The task — Below are several entries. Transcribe exactly those lines that fall from the one with "make_table()" through the one with "bpy.data.objects.remove(obj)", end lines included.

Raw data —

>>>

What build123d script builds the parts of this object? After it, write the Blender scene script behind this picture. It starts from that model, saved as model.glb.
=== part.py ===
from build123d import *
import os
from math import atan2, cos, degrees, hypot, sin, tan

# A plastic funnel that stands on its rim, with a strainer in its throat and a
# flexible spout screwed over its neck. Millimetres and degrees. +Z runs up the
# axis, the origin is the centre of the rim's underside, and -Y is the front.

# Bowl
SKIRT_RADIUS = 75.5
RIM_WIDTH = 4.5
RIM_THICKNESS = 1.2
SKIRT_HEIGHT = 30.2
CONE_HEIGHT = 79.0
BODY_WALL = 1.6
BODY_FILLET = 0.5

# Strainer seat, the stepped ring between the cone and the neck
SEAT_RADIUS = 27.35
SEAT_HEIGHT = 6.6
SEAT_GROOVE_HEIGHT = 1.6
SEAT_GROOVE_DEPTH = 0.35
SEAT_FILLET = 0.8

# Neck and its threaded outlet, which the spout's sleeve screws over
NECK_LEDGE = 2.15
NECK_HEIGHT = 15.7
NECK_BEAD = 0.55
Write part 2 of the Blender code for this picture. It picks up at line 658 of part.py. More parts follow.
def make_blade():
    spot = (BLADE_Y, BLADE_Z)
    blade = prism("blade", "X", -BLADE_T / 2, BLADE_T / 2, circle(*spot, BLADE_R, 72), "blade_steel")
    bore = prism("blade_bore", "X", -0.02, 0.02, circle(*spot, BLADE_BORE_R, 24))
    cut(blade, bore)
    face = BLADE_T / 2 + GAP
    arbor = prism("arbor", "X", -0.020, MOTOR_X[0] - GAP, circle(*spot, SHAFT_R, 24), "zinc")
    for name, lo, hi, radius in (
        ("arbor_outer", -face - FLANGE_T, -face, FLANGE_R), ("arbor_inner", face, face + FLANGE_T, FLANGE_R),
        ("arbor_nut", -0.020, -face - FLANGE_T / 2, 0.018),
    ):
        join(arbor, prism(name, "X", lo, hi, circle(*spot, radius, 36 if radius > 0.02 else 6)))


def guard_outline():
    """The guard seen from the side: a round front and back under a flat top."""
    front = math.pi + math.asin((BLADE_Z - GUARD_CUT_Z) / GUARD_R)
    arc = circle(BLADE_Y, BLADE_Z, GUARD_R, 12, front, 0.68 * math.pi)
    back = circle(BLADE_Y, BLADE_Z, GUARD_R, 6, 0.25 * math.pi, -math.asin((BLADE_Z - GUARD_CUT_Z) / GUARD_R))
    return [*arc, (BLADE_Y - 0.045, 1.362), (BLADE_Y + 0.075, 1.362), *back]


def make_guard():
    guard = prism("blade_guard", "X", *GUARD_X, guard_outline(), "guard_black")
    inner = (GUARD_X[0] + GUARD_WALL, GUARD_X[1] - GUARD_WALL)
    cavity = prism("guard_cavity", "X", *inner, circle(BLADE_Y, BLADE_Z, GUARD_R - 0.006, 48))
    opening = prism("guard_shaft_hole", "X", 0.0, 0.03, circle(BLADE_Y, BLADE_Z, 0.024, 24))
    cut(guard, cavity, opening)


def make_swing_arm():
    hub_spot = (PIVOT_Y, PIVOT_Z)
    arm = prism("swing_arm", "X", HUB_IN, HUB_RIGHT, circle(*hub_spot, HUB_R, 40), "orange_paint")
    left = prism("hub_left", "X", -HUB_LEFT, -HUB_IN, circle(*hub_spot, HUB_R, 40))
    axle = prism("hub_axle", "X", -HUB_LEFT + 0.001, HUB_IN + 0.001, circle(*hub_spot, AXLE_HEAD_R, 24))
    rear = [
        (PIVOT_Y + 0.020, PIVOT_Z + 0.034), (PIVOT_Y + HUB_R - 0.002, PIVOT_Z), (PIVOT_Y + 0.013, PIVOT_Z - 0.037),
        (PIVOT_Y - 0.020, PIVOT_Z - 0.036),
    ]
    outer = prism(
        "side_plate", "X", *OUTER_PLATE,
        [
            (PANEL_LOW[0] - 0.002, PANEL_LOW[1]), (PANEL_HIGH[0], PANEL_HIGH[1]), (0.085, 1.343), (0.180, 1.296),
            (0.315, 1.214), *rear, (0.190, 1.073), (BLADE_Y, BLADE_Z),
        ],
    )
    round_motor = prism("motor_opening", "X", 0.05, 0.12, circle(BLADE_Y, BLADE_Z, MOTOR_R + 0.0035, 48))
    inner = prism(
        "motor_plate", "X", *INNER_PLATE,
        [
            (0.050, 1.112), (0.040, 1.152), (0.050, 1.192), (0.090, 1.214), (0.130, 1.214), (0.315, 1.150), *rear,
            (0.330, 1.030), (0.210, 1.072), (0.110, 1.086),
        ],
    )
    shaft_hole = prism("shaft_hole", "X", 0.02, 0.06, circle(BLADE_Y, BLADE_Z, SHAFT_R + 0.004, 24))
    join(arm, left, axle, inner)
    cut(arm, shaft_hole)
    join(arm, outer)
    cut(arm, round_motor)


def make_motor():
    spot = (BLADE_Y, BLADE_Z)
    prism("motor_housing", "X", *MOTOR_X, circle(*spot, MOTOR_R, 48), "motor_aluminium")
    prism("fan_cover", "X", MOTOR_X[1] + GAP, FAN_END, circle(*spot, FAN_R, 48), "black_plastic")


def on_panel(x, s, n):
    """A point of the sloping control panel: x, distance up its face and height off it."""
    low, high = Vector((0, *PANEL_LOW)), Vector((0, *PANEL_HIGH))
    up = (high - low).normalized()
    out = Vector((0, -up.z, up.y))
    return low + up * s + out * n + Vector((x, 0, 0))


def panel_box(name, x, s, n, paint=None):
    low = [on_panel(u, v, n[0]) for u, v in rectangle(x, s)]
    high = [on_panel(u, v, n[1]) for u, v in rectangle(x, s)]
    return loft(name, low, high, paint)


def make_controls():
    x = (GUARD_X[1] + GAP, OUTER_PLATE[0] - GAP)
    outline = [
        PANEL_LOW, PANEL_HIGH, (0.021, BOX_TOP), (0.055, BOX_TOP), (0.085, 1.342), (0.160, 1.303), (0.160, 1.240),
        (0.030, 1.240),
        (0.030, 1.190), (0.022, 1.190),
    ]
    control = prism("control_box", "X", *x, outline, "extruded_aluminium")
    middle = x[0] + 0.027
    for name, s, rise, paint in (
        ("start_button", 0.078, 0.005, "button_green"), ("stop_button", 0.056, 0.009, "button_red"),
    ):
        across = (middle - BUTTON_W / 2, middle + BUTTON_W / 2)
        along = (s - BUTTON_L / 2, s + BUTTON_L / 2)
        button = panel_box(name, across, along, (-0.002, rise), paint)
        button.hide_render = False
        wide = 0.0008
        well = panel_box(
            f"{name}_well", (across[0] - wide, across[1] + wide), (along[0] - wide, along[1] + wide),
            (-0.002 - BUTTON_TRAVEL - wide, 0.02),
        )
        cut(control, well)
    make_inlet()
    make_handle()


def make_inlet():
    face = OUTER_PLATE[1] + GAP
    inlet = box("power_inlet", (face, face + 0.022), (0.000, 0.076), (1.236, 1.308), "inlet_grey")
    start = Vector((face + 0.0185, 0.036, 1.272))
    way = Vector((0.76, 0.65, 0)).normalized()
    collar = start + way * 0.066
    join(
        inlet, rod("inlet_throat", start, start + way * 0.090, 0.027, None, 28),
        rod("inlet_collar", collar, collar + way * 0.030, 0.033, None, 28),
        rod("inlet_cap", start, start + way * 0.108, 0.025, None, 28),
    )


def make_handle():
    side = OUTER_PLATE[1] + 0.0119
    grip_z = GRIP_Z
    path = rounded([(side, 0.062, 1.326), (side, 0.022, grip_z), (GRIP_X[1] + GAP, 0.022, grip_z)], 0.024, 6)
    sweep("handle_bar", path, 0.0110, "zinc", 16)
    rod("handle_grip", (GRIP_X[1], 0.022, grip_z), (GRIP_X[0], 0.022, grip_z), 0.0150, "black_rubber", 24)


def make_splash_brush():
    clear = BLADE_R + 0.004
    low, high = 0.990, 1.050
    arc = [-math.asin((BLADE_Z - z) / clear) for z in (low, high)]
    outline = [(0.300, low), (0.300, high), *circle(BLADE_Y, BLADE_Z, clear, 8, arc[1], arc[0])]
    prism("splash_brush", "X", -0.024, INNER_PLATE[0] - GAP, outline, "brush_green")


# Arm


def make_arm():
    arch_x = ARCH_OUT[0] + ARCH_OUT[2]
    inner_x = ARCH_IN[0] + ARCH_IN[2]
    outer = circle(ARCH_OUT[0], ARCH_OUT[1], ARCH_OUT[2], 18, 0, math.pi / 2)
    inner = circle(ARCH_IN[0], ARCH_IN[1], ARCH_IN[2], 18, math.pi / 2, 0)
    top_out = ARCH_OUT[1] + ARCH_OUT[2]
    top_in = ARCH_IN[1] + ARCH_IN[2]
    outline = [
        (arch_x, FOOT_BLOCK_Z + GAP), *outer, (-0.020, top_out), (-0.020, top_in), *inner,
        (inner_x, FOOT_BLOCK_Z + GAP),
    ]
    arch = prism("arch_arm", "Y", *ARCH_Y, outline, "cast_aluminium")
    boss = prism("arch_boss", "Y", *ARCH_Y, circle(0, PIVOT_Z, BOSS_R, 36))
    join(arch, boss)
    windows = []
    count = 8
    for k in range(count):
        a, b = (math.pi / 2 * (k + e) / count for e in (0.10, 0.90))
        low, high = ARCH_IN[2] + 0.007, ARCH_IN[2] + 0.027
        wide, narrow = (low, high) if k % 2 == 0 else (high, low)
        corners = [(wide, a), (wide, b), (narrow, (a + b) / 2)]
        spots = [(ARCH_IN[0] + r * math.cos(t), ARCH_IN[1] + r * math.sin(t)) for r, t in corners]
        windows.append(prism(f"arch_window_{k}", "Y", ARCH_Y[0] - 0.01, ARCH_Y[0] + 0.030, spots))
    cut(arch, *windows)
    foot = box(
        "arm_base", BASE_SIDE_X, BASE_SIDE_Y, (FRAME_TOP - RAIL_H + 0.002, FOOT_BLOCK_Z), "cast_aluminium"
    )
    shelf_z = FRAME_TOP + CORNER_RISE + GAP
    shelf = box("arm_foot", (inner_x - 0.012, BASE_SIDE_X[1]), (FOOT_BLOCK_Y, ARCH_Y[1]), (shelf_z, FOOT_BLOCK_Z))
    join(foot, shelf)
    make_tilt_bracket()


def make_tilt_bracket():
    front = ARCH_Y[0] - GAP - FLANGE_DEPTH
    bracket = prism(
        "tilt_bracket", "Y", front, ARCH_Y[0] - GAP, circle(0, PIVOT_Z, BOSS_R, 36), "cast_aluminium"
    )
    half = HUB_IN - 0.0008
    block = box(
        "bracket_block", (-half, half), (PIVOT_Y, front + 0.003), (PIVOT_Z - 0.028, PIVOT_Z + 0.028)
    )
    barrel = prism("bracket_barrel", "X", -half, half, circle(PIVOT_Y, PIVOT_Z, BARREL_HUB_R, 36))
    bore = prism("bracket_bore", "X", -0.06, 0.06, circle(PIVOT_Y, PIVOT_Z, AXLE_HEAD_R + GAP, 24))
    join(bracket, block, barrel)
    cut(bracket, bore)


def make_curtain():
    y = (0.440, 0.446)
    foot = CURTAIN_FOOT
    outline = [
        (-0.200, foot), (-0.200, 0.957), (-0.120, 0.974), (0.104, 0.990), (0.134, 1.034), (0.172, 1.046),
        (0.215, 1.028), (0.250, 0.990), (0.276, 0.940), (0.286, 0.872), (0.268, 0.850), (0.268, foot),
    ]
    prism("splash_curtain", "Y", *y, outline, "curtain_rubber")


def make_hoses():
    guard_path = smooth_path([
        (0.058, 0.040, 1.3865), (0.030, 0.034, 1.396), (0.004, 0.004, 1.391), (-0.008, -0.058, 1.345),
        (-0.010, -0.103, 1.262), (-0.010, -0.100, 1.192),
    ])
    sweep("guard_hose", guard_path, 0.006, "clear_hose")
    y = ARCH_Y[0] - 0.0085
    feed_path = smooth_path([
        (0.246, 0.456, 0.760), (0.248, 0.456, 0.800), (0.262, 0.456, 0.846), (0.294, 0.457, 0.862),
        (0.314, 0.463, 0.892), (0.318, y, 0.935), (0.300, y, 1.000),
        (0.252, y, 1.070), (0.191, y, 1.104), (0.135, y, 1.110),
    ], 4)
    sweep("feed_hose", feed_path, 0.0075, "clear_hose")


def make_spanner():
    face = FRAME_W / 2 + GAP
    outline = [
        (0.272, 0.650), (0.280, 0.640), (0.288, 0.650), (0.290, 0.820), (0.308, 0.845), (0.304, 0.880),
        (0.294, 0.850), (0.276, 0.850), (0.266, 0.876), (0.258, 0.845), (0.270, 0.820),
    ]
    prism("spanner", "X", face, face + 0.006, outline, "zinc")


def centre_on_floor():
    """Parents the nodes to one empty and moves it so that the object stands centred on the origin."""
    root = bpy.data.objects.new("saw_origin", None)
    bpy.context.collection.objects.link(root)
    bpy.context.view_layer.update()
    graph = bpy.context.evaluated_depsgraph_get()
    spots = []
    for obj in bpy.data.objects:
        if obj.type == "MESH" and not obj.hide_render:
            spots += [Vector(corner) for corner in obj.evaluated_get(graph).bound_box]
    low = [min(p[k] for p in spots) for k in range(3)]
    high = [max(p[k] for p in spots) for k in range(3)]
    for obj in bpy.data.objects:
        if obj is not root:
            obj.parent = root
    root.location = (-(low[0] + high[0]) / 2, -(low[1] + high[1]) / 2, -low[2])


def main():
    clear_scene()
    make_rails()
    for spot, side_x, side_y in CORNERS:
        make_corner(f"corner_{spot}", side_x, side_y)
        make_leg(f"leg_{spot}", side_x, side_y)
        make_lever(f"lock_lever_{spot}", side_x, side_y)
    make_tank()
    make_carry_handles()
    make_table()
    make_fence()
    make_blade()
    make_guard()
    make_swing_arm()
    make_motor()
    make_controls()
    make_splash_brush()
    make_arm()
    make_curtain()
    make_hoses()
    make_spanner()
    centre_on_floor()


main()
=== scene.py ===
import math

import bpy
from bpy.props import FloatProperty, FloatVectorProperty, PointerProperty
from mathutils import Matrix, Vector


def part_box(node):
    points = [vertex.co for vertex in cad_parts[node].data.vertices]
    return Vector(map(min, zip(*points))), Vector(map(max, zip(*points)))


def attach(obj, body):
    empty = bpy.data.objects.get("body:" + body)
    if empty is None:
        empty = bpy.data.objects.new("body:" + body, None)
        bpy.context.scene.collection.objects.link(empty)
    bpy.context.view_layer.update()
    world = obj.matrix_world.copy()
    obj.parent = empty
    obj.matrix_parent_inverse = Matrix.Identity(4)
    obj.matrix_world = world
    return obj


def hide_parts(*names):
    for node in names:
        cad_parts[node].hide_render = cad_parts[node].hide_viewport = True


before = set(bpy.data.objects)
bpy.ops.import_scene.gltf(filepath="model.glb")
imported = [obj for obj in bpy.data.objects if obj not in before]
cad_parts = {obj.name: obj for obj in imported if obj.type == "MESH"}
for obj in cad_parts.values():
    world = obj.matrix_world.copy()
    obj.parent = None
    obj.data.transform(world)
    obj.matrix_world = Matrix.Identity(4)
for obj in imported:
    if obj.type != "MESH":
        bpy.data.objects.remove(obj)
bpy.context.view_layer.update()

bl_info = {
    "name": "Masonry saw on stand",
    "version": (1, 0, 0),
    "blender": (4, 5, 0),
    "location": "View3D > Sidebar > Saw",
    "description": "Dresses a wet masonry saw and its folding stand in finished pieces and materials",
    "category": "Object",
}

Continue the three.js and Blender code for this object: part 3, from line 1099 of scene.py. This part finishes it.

<<<

Result —
    make_table()
    make_fence()
    make_blade()
    make_guard()
    make_swing_arm()
    make_motor()
    make_controls()
    make_splash_brush()
    make_arm()
    make_curtain()
    make_hoses()
    make_spanner()
    centre_on_floor()


main()
=== scene.py ===
import math

import bpy
from bpy.props import FloatProperty, FloatVectorProperty, PointerProperty
from mathutils import Matrix, Vector


def part_box(node):
    points = [vertex.co for vertex in cad_parts[node].data.vertices]
    return Vector(map(min, zip(*points))), Vector(map(max, zip(*points)))


def attach(obj, body):
    empty = bpy.data.objects.get("body:" + body)
    if empty is None:
        empty = bpy.data.objects.new("body:" + body, None)
        bpy.context.scene.collection.objects.link(empty)
    bpy.context.view_layer.update()
    world = obj.matrix_world.copy()
    obj.parent = empty
    obj.matrix_parent_inverse = Matrix.Identity(4)
    obj.matrix_world = world
    return obj


def hide_parts(*names):
    for node in names:
        cad_parts[node].hide_render = cad_parts[node].hide_viewport = True


before = set(bpy.data.objects)
bpy.ops.import_scene.gltf(filepath="model.glb")
imported = [obj for obj in bpy.data.objects if obj not in before]
cad_parts = {obj.name: obj for obj in imported if obj.type == "MESH"}
for obj in cad_parts.values():
    world = obj.matrix_world.copy()
    obj.parent = None
    obj.data.transform(world)
    obj.matrix_world = Matrix.Identity(4)
for obj in imported:
    if obj.type != "MESH":
        bpy.data.objects.remove(obj)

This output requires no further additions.